By Pam Martens and Russ Martens: July 8, 2015
It’s starting to feel like we never actually emerged from the 2008 crisis: the U.S. government and the Federal Reserve simply threw $13 trillion at the crisis and walked away, hoping that an endless zero-interest-rate-policy (Zirp) would patch over the cracks in the global financial system. What we seem to have now is an endless series of rolling crises instead of one big global crisis. The rolling crises, from Puerto Rico to Greece to China’s stock market, all have one thing in common – the unraveling of too much debt. That could rapidly turn into a full-fledged global crisis if policymakers misdiagnose what’s happening, treating the problems as isolated crises instead of a interconnected debt hangover from the go-go years.
The plunging price action in industrial commodities this week strongly suggests that debt was not sufficiently purged in the 2008-2009 economic meltdown and debt liquidation is back with a vengeance.
The China stock market, the second largest in the world after the U.S., locked down 72 percent of its stocks on Wednesday, according to Bloomberg, with “at least 1,331 companies halted on mainland exchanges and another 747 falling by the 10 percent daily limit.” This has effectively frozen $2.6 trillion of stock from trading, according to Bloomberg.
The Shanghai Composite, which clearly would have fallen by a much greater amount if all stocks had been trading, fell 5.9 percent at the close, bringing its loss to 32 percent from its peak set less than a month ago. The Shenzhen Composite Index, consisting of smaller companies and tech stocks, has plunged 40 percent from its peak this year.
The Chinese government has thrown everything but the kitchen sink at this market and still cannot stem the slide. China has created a clone of the U.S. stock market in 1929: panicky retail investors that are new to the stock market who are heavily margined on borrowed debt and no ability to meet margin calls, forcing them to sell at any price. The Financial Times estimates that 80 to 90 percent of investors in China are retail clients, rather than institutions.
The price action in China spilled over into Japan with the Nikkei dropping 638.95 points or 3.14 percent. After twenty-three minutes of trading this morning, the Dow Jones Industrial Average is down by 182 points.
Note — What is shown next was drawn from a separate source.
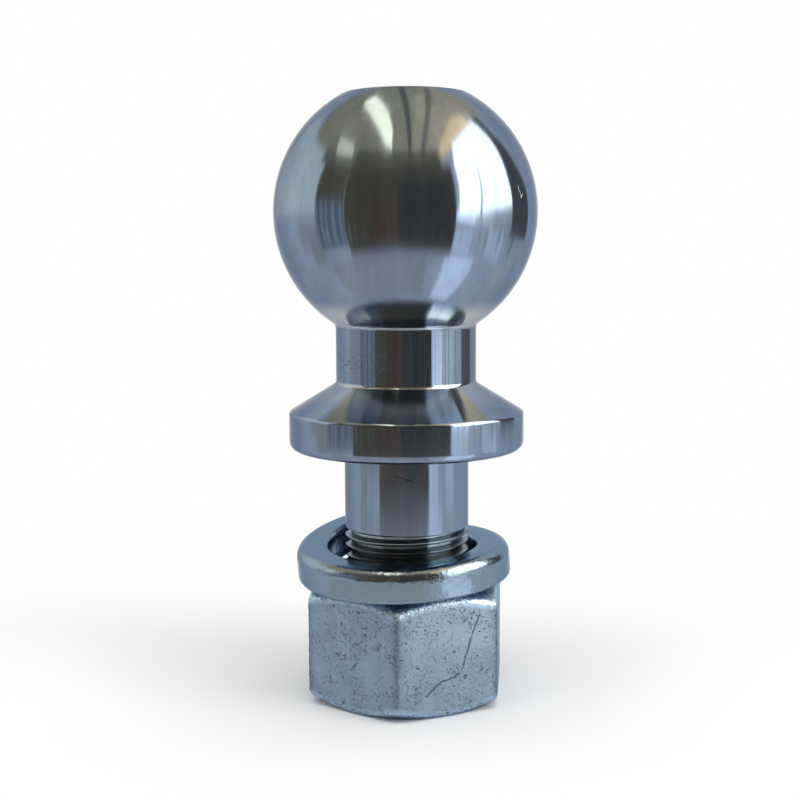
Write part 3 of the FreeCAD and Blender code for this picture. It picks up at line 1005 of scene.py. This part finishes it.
class TOWBALL_OT_studio(Operator):
    """Build the floor, the cards, the lamps, the backdrop and the camera"""

    bl_idname = "towball.studio"
    bl_label = "Studio"

    def execute(self, context):
        self.floor(context.scene.tow_finish)
        self.cards()
        self.lamps(context.scene)
        self.backdrop(context.scene)
        self.camera(context.scene)
        context.scene.view_settings.view_transform = "Standard"
        return {"FINISHED"}

    def floor(self, finish):
        material, n, shader = new_material("studio_floor")
        place = n.add("ShaderNodeTexCoord").outputs["Object"]
        away = n.add("ShaderNodeVectorMath", {0: place}, operation="LENGTH").outputs["Value"]
        shader.inputs["Base Color"].default_value = rgba(finish.floor)
        shader.inputs["Roughness"].default_value = 0.9
        shader.inputs["Specular IOR Level"].default_value = 0.0
        white = n.add("ShaderNodeEmission", {"Color": (1, 1, 1, 1), "Strength": 1.0})
        fade = n.add("ShaderNodeMixShader", {
            0: n.ramp(away, *FLOOR_FADE), 1: shader.outputs[0], 2: white.outputs[0]})
        n.feed(n.tree.nodes["Material Output"].inputs[0], fade.outputs[0])
        around = [(FLOOR_RADIUS * math.cos(math.radians(a)),
                   FLOOR_RADIUS * math.sin(math.radians(a)), STUD_LOW.z)
                  for a in range(0, 360, 10)]
        plain_object("floor", around, [tuple(range(len(around)))], material)

    def cards(self):
        for row in WALL_CARDS:
            wall_card(*row)
        for at in SLATS:
            wall_card(f"slat_{-at}", at - 0.5, at + 0.5, *SLAT_PLACE, (0.66, 0.70, 0.72))
        for at, half, strength in LOW_BARS:
            wall_card(f"bar_{at}", at - half, at + half, *BAR_PLACE, (1.0, 0.97, 0.92), strength)
        # Cards on one plane lie a little apart, in the order of the list.
        flat = [(plane, row) for plane, rows in FLAT_CARDS.items() for row in rows]
        for i, (plane, row) in enumerate(flat):
            flat_card(plane, LIFT * (1 + i), *row)

    def lamps(self, scene):
        for name, spot, size, watts in LAMPS:
            data = bpy.data.lights.new("lamp_" + name, "AREA")
            data.shape = "SQUARE"
            data.size = size
            data.energy = watts
            lamp = bpy.data.objects.new("lamp_" + name, data)
            lamp.location = spot
            # Each lamp looks at the seat's centre.
            lamp.rotation_euler = (-Vector(spot)).to_track_quat("-Z", "Y").to_euler()
            lamp.visible_glossy = False
            scene.collection.objects.link(lamp)

    def backdrop(self, scene):
        world = bpy.data.worlds.new("studio")
        world.use_nodes = True
        scene.world = world
        n = Nodes(world.node_tree)
        n.tree.nodes.clear()
        path = n.add("ShaderNodeLightPath").outputs
        seen = n.plus(path["Is Camera Ray"], path["Is Glossy Ray"])
        seen = n.plus(seen, path["Is Transmission Ray"], clamp=True)
        light, plain = [n.add("ShaderNodeBackground", {"Color": (1, 1, 1, 1), "Strength": strength})
                        for strength in (BACKDROP_LIGHT, BACKDROP_SEEN)]
        pick = n.add("ShaderNodeMixShader", {0: seen, 1: light.outputs[0], 2: plain.outputs[0]})
        n.feed(n.add("ShaderNodeOutputWorld").inputs[0], pick.outputs[0])

    def camera(self, scene):
        s = scene.tow_camera
        data = bpy.data.cameras.new("camera")
        data.sensor_width = 36.0
        data.lens = data.sensor_width * s.focal_share
        data.clip_start = 0.01
        camera = bpy.data.objects.new("camera", data)
        turn = (Matrix.Rotation(s.yaw, 4, "Z")
                @ Matrix.Rotation(math.radians(90) - s.pitch, 4, "X")
                @ Matrix.Rotation(-s.roll, 4, "Z"))
        camera.matrix_world = Matrix.Translation((0, -s.distance, s.height)) @ turn
        scene.collection.objects.link(camera)
        scene.camera = camera


# Panel and run

class TOWBALL_PT_panel(Panel):
    """Sizes, colours and build buttons of the tow ball"""

    bl_idname = "TOWBALL_PT_panel"
    bl_label = "Tow ball"
    bl_space_type = "VIEW_3D"
    bl_region_type = "UI"
    bl_category = "Tow ball"

    def draw(self, context):
        layout = self.layout
        for title, group, operator in (
                ("Ball stud", "tow_stud", "towball.stud"),
                ("Spring washer", "tow_ring", "towball.washer"),
                ("Hex nut", "tow_nut", "towball.nut"),
                ("Finish", "tow_finish", None),
                ("Camera", "tow_camera", "towball.studio")):
            box = layout.box()
            box.label(text=title)
            values = getattr(context.scene, group)
            for name in values.__annotations__:
                box.prop(values, name)
            if operator:
                box.operator(operator)


GROUPS = {"tow_stud": StudSizes, "tow_ring": RingSizes, "tow_nut": NutSizes,
          "tow_finish": Finish, "tow_camera": CameraSizes}
CLASSES = (*GROUPS.values(), TOWBALL_OT_stud, TOWBALL_OT_washer, TOWBALL_OT_nut,
           TOWBALL_OT_studio, TOWBALL_PT_panel)


def register():
    for cls in CLASSES:
        bpy.utils.register_class(cls)
    for name, group in GROUPS.items():
        setattr(bpy.types.Scene, name, PointerProperty(type=group))


def unregister():
    for name in GROUPS:
        delattr(bpy.types.Scene, name)
    for cls in reversed(CLASSES):
        bpy.utils.unregister_class(cls)


def corners(bounds):
    return [[float(value) for value in corner] for corner in bounds]


def main():
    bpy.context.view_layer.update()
    register()
    bpy.ops.towball.stud()
    bpy.ops.towball.washer()
    bpy.ops.towball.nut()
    bpy.ops.towball.studio()


if __name__ == "__main__":
    main()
The price action in China’s stock market is perceived by veteran market watchers as an indicator of a deeper economic malaise in China than the government is willing to admit. This perception is now driving industrial commodity prices deeply into the red. China is a major importer of industrial commodities and its contracting manufacturing base suggests there is more pain ahead in commodities.
Copper is off by 9 percent since Friday with Iron Ore off 11 percent since the beginning of the week and down over 20 percent since June. Bloomberg’s Commodity Index dropped to its lowest closing level since late 2001.
The deflationary trends that had global central banks so worried last year, seem to be back. The idea that the U.S. Federal Reserve would hike rates in the midst of this crisis, pushing up the U.S. dollar and thus accelerating a further decline in commodity prices, is viewed as a highly unlikely outcome.
To put the present situation in sharp focus, Greece has not only closed its banks but its stock market remains shuttered; China has effectively shuttered the bulk of its stock market; industrial commodities, a barometer of the economic health of the world, have resumed their plunge. There is nothing normal about this situation.
As Wall Street On Parade has regularly opined, the core problem is income and wealth inequality, which can only be remedied by restructuring the financial system from that of a predatory wealth transfer mechanism to its proper role as an efficient allocator of capital.
It’s the same problem the U.S. experienced in the 1930s, as explained at the time by President Franklin D. Roosevelt:
“…our basic trouble was not an insufficiency of capital. It was an insufficient distribution of buying power coupled with an over-sufficient speculation in production. While wages rose in many of our industries, they did not as a whole rise proportionately to the reward to capital, and at the same time the purchasing power of other great groups of our population was permitted to shrink. We accumulated such a superabundance of capital that our great bankers were vying with each other, some of them employing questionable methods, in their efforts to lend this capital at home and abroad. I believe that we are at the threshold of a fundamental change in our popular economic thought, that in the future we are going to think less about the producer and more about the consumer. Do what we may have to do to inject life into our ailing economic order, we cannot make it endure for long unless we can bring about a wiser, more equitable distribution of the national income.”